Turgut Özal came to power in 1983. He got Turkey to progress, yet at the time he started to seek a solution to the Kurdish problem, he died from a suspicious heart attack. Does the discovery that Commissioned Officer Mustafa Sarsılmaz, who was on guard at Gülhane Military Medical Academy (GMMA), had ties with the Gülen organization, and efforts to associate Özal’s death with Ergenekon, not revive the doubts we had back in those days?

The nine years following Özal’s death saw eight governments, with seven of them being coalition governments, and one post-modern coup. The chaos ended with the Justice and Development Party (AK Party) and finally the country saw stability. However, the Turkish Parliament’s rejection of the March 1 memorandum led tensions to rise once again with the U.S. Back then, there were those who wanted Turkey out of NATO for not agreeing with the U.S. and allies who discussed its reliability; all hell was let loose in international media similar to the present civil war process in Syria. What about Ergenekon, Balyoz (Sledgehammer)? Looking back now, with the revenge of the March 1 memorandum and today’s Gülenist organization, had the military been completely re-designed to serve U.S. interests?

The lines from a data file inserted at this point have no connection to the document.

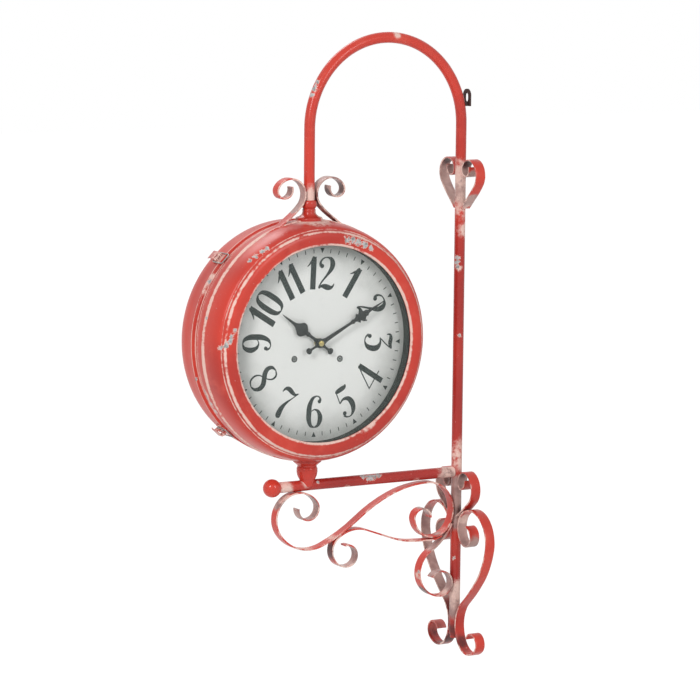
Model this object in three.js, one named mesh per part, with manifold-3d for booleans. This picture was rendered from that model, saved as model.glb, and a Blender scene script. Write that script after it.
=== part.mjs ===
// Double sided station clock on a scrolled wrought hanger that hangs from a wall.
// Millimetres, +Z up. The wall is the plane X = 0, the hanger reaches out along -X and the
// front dial faces -Y. The origin is the middle of the hanging eye's back face.

import * as THREE from 'three';
import { mergeVertices } from 'three/addons/utils/BufferGeometryUtils.js';
import Module from 'manifold-3d';

const wasm = await Module();
wasm.setup();

// ---------------------------------------------------------------- driving dimensions

// Gap left where two pieces touch.
const GAP = 0.3;

// Hanger: one tube bent into leg, round arch and post, with a second tube as the arm.
const TUBE_RADIUS = 9.5;
const TUBE_WALL = 1.5;
const LEG_TO_POST = 305;
const ARCH_ABOVE_ARM = 620;
const POST_BELOW_ARM = 295;
const LEG_INTO_COLLAR = 17;
const BALL_PAST_LEG = 69;
const BALL_RADIUS = 16;
const ARM_INTO_BALL = 9;

// Hanging eye on the back of the post, a little past the start of the arch's bend.
const EYE_PAST_BEND = 45;
const EYE_WIDTH = 23;
const EYE_HEIGHT = 30;
const EYE_THICKNESS = 3;
const EYE_HOLE_WIDTH = 11;
const EYE_HOLE_HEIGHT = 16;
const EYE_FOOT_WIDTH = 12;

// Strip that every scroll is bent from.
const STRIP_WIDTH = 19;
const STRIP_THICKNESS = 3;

// Reach of the hanger that the scrolls' bends are drawn for.
const SCROLLS_DRAWN_FOR = 305;

// Drum, measured along Y from the leg, which stands on the ridge round the front half.
const BODY_RADIUS = 205;
const DRUM_DEPTH = 162;
const FACE_TO_LEG = 63;
const LEG_TO_SEAM = 27;
const RIDGE_HEIGHT = 5;
const RIDGE_WIDTH = 20;
const RIDGE_STEP = 1.5;
const BEAD_HEIGHT = 3.3;
const BEAD_WIDTH = 7;
const FRONT_BEAD_TO_SEAM = 12;
const REAR_BEAD_TO_SEAM = 9;
const SHELL_WALL = 2.5;
const SEAM_GAP = 0.4;

// Dial side, alike at front and rear. Widths across the bezel are measured in from its rim.
const SHOULDER_WIDTH = 8;
const SHOULDER_LENGTH = 28;
const BEZEL_WIDTH = 27;
const BEZEL_EDGE_WIDTH = 4;
const BEZEL_RIM_WIDTH = 3;
const BEZEL_SEAT_WIDTH = 5.5;
const BEZEL_DEPTH = 9;
const BEZEL_THICKNESS = 4.4;
const GLASS_CLEARANCE = 3.5;
const GLASS_THICKNESS = 3;
const GASKET_THICKNESS = 1;
const SPACER_WALL = 2.5;
const DIAL_CLEARANCE = 2.5;
const DIAL_RECESS = 28;
const DIAL_THICKNESS = 1.5;
const LEDGE_WIDTH = 9;
const WINDING_HOLE_RADIUS = 5.5;
const WINDING_HOLE_CIRCLE = 53;
const WINDING_HOLE_ANGLES = [-119, 125];

// Movement, battery, hands and setting knob.
const MOVEMENT_SIZE = 56;
const MOVEMENT_DEPTH = 17;
const BUSH_RADIUS = 4.2;
const BUSH_LENGTH = 5.8;
const BUSH_NUT_RADIUS = 8;
const BUSH_NUT_HEIGHT = 2.3;
const BATTERY_RADIUS = 7;
const BATTERY_LENGTH = 49;
const BATTERY_BELOW_CENTRE = 16;
const KNOB_RADIUS = 6;
const KNOB_HEIGHT = 5;
const KNOB_STEM_RADIUS = 2;
const KNOB_STEM_LENGTH = 6;
const KNOB_ABOVE_CENTRE = 16;
const HOUR_TUBE_RADIUS = 2.9;
const ARBOR_RADIUS = 1.6;
const ARBOR_IN_MOVEMENT = 9;
const HOUR_TUBE_IN_MOVEMENT = 5;
const HAND_THICKNESS = 1.5;
const HOUR_HAND_ABOVE_BUSH = 1.7;
const HAND_SPACING = 3.5;
const HOUR_HAND_LENGTH = 90.5;
const MINUTE_HAND_LENGTH = 141.5;
const HAND_NUT_RADIUS = 5;
const HAND_NUT_HEIGHT = 3.5;
const HOUR_HAND_ANGLE = -54;
const MINUTE_HAND_ANGLE = 62;

// Collar and finial that hold the drum, both turned.
const COLLAR_FLANGE_RADIUS = 23.5;
const COLLAR_FLANGE_HEIGHT = 5;
const COLLAR_WAIST_RADIUS = 11;
const COLLAR_BEAD_RADIUS = 13.5;
const COLLAR_BEAD_HEIGHT = 17;
const COLLAR_HEIGHT = 33;
const FINIAL_HEIGHT = 44;
const FINIAL_FLARE_RADIUS = 25.4;
const FINIAL_CUP_RADIUS = 18;
const FINIAL_FOOT_RADIUS = 13;
const BOLT_RADIUS = 4;
const BOLT_HEAD_RADIUS = 8;
const BOLT_FLANGE_RADIUS = 12;
const BOLT_HEAD_HEIGHT = 6;
const BOLT_INTO_MOUNT = 12;

// Hinge of the rear half, on the wall side.
const KNUCKLE_RADIUS = 5.5;
const HINGE_PIN_RADIUS = 2.5;
const HINGE_HEIGHT = 40;
const HINGE_MIDDLE = 14;
const LEAF_THICKNESS = 2.5;
const FRONT_LEAF_LENGTH = 34;
const REAR_LEAF_LENGTH = 30;

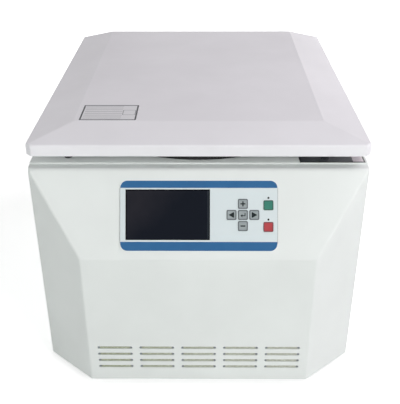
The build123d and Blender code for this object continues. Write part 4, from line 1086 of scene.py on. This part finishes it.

In other words, the U.S. did not care whether the ruling government in Turkey was leftist or rightists, religious or secular, the fate of all those who did not serve its interests turned out to be the same. This is not the first time the U.S. is interfering in Turkey, but it is the first time it failed. What followed is a sharp-edged knife and we owe it to maintaining our feeling of unity, which we managed years later that prevented us from being the ones to fall on this knife.

*Merve Şebnem is a Turkish journalist and columnist.